▶ _What the task requires_:
Output the data that follows exactly, line for line.

▶ _Material supplied_:
----------------------------------------
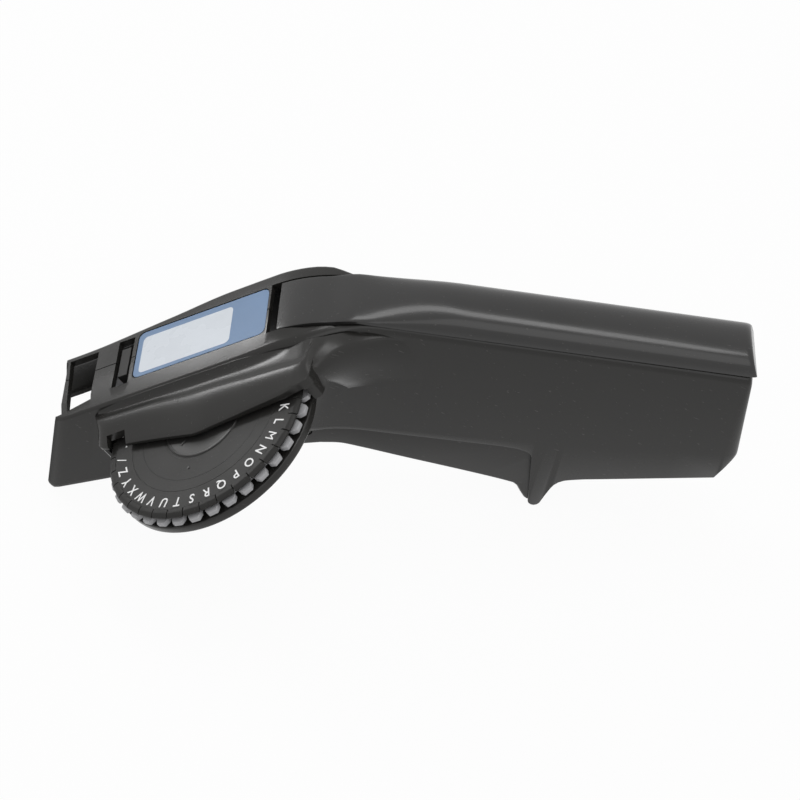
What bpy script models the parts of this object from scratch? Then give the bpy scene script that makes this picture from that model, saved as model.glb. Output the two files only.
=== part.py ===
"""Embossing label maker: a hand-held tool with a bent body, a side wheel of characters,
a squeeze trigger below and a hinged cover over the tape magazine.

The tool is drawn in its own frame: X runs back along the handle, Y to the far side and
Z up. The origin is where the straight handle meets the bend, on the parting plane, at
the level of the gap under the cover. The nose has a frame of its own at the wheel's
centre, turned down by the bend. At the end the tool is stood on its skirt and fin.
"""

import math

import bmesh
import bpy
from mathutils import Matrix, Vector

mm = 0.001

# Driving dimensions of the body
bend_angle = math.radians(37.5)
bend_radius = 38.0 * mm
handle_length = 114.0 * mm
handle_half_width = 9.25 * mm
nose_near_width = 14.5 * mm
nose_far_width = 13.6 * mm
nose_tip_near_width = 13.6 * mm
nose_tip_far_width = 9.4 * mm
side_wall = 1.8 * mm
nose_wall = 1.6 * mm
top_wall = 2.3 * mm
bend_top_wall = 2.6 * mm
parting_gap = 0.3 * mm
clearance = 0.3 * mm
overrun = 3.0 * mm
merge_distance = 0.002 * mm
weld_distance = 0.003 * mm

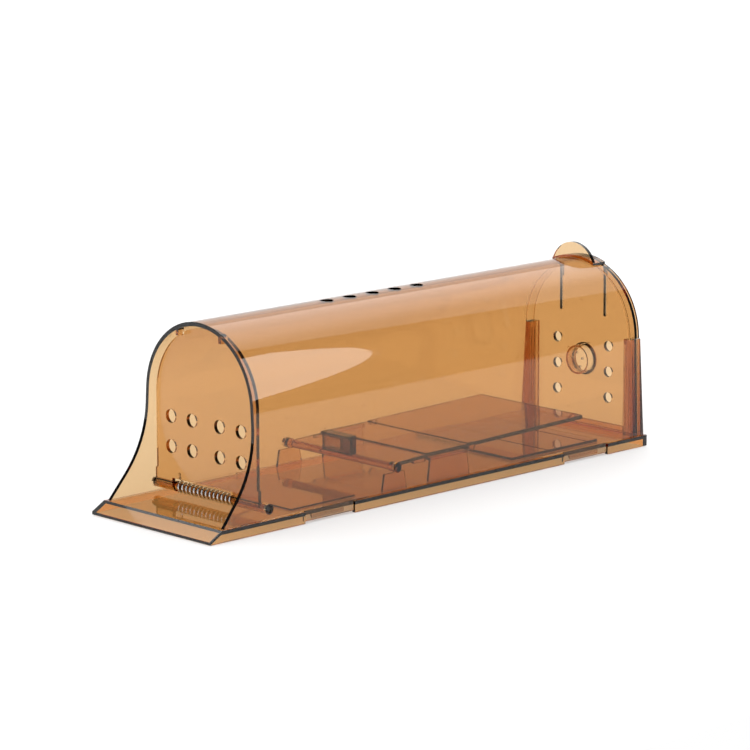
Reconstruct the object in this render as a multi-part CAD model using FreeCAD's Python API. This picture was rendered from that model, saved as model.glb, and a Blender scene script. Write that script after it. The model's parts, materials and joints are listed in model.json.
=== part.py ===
----------------------------------------
▶ _Solution_:
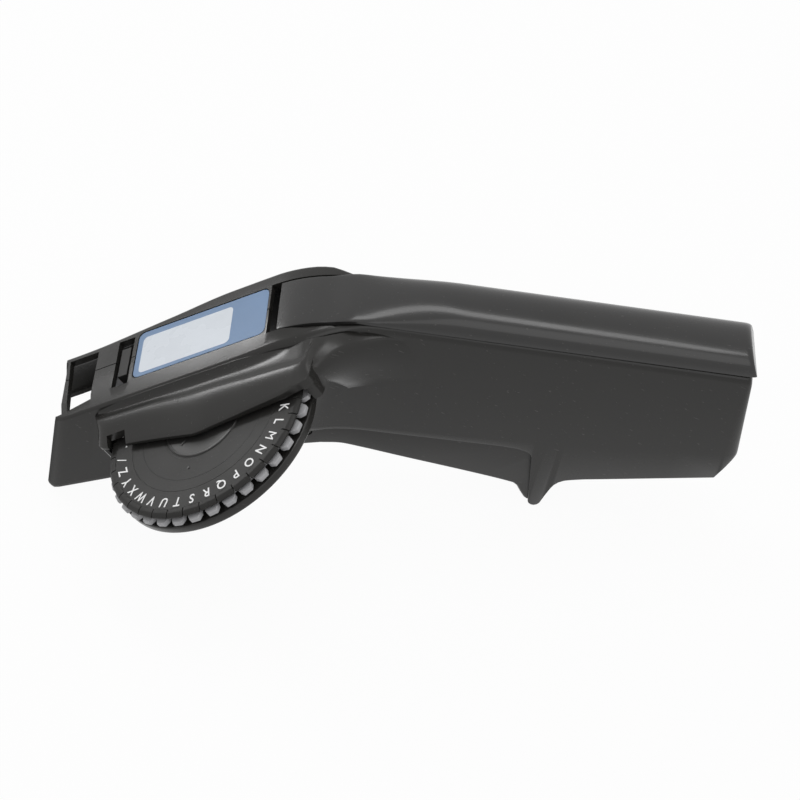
What bpy script models the parts of this object from scratch? Then give the bpy scene script that makes this picture from that model, saved as model.glb. Output the two files only.
=== part.py ===
"""Embossing label maker: a hand-held tool with a bent body, a side wheel of characters,
a squeeze trigger below and a hinged cover over the tape magazine.

The tool is drawn in its own frame: X runs back along the handle, Y to the far side and
Z up. The origin is where the straight handle meets the bend, on the parting plane, at
the level of the gap under the cover. The nose has a frame of its own at the wheel's
centre, turned down by the bend. At the end the tool is stood on its skirt and fin.
"""

import math

import bmesh
import bpy
from mathutils import Matrix, Vector

mm = 0.001

# Driving dimensions of the body
bend_angle = math.radians(37.5)
bend_radius = 38.0 * mm
handle_length = 114.0 * mm
handle_half_width = 9.25 * mm
nose_near_width = 14.5 * mm
nose_far_width = 13.6 * mm
nose_tip_near_width = 13.6 * mm
nose_tip_far_width = 9.4 * mm
side_wall = 1.8 * mm
nose_wall = 1.6 * mm
top_wall = 2.3 * mm
bend_top_wall = 2.6 * mm
parting_gap = 0.3 * mm
clearance = 0.3 * mm
overrun = 3.0 * mm
merge_distance = 0.002 * mm
weld_distance = 0.003 * mm

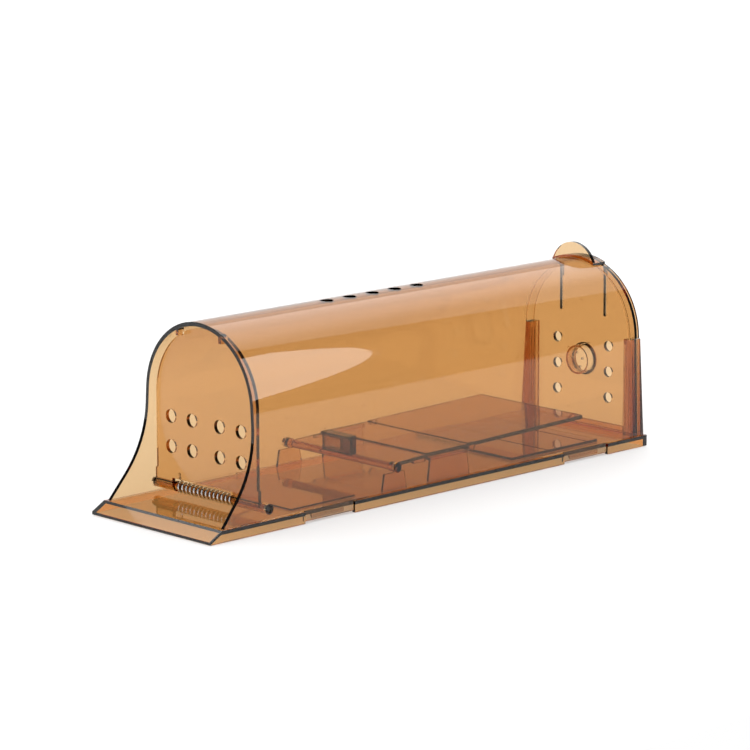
Reconstruct the object in this render as a multi-part CAD model using FreeCAD's Python API. This picture was rendered from that model, saved as model.glb, and a Blender scene script. Write that script after it. The model's parts, materials and joints are listed in model.json.
=== part.py ===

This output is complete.